▸ **Aim of the task**: Take the lines from the one bearing "chamfered at the tip" to the one bearing "bpy.context.scene.collection.objects.link(empty)", inclusive, and reproduce them exactly; include no other line.

▸ **Source data**:
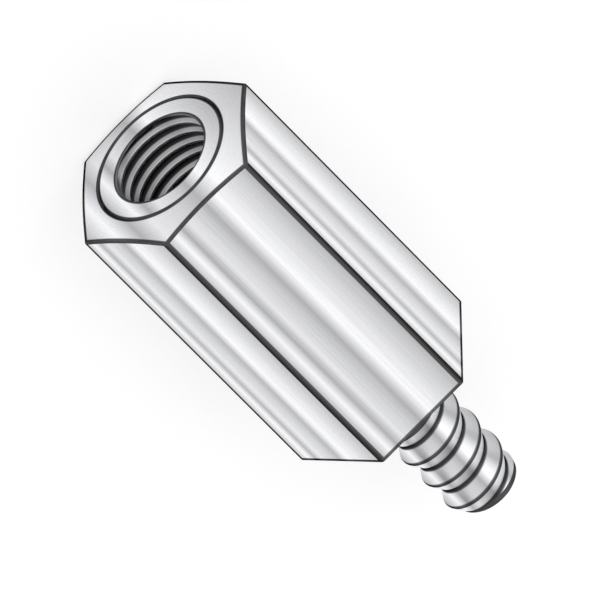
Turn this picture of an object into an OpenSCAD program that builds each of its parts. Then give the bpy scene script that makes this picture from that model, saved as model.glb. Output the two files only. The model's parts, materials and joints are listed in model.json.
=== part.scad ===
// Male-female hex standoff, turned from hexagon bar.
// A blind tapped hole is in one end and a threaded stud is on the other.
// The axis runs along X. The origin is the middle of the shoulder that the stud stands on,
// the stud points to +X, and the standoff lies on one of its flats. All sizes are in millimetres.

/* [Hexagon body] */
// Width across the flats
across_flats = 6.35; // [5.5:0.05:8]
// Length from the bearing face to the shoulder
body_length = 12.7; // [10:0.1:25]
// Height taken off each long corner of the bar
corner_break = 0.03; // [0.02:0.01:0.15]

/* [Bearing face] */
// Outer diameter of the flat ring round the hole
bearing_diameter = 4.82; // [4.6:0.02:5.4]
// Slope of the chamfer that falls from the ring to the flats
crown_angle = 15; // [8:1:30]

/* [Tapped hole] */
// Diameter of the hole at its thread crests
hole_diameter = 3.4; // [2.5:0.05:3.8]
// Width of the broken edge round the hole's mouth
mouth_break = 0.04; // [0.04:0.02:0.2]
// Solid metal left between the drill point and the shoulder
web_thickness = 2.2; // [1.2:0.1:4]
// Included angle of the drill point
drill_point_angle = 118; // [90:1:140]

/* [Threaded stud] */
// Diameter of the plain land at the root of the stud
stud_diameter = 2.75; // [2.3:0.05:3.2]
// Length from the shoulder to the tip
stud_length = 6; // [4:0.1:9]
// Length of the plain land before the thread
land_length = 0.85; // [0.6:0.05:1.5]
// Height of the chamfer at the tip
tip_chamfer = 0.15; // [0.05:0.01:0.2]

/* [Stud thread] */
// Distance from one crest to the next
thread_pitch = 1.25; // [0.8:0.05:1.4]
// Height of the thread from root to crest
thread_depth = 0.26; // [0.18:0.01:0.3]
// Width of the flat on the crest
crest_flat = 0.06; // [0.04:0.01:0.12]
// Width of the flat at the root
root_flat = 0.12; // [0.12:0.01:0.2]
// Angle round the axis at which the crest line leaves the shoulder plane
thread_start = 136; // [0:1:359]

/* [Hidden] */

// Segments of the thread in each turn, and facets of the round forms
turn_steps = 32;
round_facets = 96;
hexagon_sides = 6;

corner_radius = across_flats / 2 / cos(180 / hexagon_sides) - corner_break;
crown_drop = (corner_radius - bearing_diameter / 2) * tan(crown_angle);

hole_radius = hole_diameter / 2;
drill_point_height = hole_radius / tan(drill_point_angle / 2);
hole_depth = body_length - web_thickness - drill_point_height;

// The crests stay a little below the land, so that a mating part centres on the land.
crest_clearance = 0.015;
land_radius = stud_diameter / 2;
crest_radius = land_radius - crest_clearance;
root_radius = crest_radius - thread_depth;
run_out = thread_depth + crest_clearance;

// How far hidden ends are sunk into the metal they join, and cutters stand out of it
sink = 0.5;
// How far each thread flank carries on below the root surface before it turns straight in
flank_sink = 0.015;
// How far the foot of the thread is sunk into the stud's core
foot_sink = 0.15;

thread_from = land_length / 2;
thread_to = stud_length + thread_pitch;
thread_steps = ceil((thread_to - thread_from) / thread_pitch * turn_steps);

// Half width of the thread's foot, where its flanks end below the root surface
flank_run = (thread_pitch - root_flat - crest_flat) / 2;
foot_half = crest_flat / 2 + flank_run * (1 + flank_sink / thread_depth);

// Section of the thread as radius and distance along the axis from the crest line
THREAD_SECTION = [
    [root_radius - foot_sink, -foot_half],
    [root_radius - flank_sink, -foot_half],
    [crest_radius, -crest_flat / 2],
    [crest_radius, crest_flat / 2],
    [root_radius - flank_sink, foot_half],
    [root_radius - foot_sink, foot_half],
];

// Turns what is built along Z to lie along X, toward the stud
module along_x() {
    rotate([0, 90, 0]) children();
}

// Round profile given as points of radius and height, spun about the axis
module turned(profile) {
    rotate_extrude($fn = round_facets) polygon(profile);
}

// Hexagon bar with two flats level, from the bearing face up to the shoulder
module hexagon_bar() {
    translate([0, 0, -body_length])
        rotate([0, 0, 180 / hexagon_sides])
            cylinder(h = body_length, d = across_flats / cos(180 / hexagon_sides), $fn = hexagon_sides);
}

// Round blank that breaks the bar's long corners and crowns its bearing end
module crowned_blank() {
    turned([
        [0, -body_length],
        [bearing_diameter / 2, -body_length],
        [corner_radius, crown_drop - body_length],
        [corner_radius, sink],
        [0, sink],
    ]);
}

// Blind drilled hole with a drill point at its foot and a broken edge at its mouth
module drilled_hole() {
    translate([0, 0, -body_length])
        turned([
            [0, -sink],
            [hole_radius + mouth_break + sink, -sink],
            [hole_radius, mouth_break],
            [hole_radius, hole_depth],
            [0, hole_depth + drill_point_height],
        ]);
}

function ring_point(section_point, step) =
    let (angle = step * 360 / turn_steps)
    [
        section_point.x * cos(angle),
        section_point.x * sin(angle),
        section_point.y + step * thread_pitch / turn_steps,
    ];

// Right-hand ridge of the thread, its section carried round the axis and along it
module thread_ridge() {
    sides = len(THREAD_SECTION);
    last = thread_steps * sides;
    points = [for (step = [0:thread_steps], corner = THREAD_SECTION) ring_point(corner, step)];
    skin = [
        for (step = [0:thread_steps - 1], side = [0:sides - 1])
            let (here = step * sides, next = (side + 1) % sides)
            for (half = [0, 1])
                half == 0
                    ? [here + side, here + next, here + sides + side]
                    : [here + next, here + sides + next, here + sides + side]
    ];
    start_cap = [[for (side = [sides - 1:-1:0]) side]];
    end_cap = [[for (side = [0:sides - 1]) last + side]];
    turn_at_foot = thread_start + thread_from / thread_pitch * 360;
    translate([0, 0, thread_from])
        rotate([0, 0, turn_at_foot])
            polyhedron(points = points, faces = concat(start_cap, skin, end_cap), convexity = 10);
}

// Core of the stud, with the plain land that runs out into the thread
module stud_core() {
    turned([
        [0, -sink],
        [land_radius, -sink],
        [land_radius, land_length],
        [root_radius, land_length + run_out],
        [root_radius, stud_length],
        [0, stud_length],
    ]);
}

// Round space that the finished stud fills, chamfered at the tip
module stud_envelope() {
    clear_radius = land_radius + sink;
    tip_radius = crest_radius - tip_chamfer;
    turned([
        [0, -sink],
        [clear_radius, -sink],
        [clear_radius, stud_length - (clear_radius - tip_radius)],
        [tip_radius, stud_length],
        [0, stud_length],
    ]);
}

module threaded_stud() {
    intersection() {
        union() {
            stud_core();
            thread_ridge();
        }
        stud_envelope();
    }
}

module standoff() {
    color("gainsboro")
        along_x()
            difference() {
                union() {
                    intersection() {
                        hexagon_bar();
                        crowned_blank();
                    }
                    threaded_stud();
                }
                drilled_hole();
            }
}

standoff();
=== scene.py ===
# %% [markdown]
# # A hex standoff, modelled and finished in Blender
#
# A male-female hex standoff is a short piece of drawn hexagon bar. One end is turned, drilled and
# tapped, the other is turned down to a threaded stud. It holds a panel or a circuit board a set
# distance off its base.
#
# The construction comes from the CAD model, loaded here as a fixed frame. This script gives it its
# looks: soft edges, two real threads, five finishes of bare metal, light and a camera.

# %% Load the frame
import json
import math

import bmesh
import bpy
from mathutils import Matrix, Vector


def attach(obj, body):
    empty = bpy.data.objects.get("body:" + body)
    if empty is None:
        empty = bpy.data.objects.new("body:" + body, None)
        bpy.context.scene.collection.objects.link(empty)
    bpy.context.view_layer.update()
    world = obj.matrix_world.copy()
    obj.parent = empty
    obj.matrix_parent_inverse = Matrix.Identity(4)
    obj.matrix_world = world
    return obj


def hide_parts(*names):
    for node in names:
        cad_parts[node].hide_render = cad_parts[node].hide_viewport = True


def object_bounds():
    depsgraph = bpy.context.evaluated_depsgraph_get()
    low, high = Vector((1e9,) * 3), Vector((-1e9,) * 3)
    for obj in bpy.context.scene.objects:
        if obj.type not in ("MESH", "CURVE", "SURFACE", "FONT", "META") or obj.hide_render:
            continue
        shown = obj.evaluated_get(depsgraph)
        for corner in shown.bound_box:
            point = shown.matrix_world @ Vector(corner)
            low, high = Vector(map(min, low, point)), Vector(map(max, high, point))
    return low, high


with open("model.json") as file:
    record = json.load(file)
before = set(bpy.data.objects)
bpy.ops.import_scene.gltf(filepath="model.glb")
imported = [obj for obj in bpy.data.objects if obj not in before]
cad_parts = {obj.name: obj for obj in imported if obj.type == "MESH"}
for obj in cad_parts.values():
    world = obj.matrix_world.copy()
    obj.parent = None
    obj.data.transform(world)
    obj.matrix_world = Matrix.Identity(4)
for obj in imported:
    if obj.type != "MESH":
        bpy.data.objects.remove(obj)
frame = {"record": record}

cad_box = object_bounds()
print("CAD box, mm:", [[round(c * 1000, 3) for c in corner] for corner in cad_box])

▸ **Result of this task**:
// Round space that the finished stud fills, chamfered at the tip
module stud_envelope() {
    clear_radius = land_radius + sink;
    tip_radius = crest_radius - tip_chamfer;
    turned([
        [0, -sink],
        [clear_radius, -sink],
        [clear_radius, stud_length - (clear_radius - tip_radius)],
        [tip_radius, stud_length],
        [0, stud_length],
    ]);
}

module threaded_stud() {
    intersection() {
        union() {
            stud_core();
            thread_ridge();
        }
        stud_envelope();
    }
}

module standoff() {
    color("gainsboro")
        along_x()
            difference() {
                union() {
                    intersection() {
                        hexagon_bar();
                        crowned_blank();
                    }
                    threaded_stud();
                }
                drilled_hole();
            }
}

standoff();
=== scene.py ===
# %% [markdown]
# # A hex standoff, modelled and finished in Blender
#
# A male-female hex standoff is a short piece of drawn hexagon bar. One end is turned, drilled and
# tapped, the other is turned down to a threaded stud. It holds a panel or a circuit board a set
# distance off its base.
#
# The construction comes from the CAD model, loaded here as a fixed frame. This script gives it its
# looks: soft edges, two real threads, five finishes of bare metal, light and a camera.

# %% Load the frame
import json
import math

import bmesh
import bpy
from mathutils import Matrix, Vector


def attach(obj, body):
    empty = bpy.data.objects.get("body:" + body)
    if empty is None:
        empty = bpy.data.objects.new("body:" + body, None)
        bpy.context.scene.collection.objects.link(empty)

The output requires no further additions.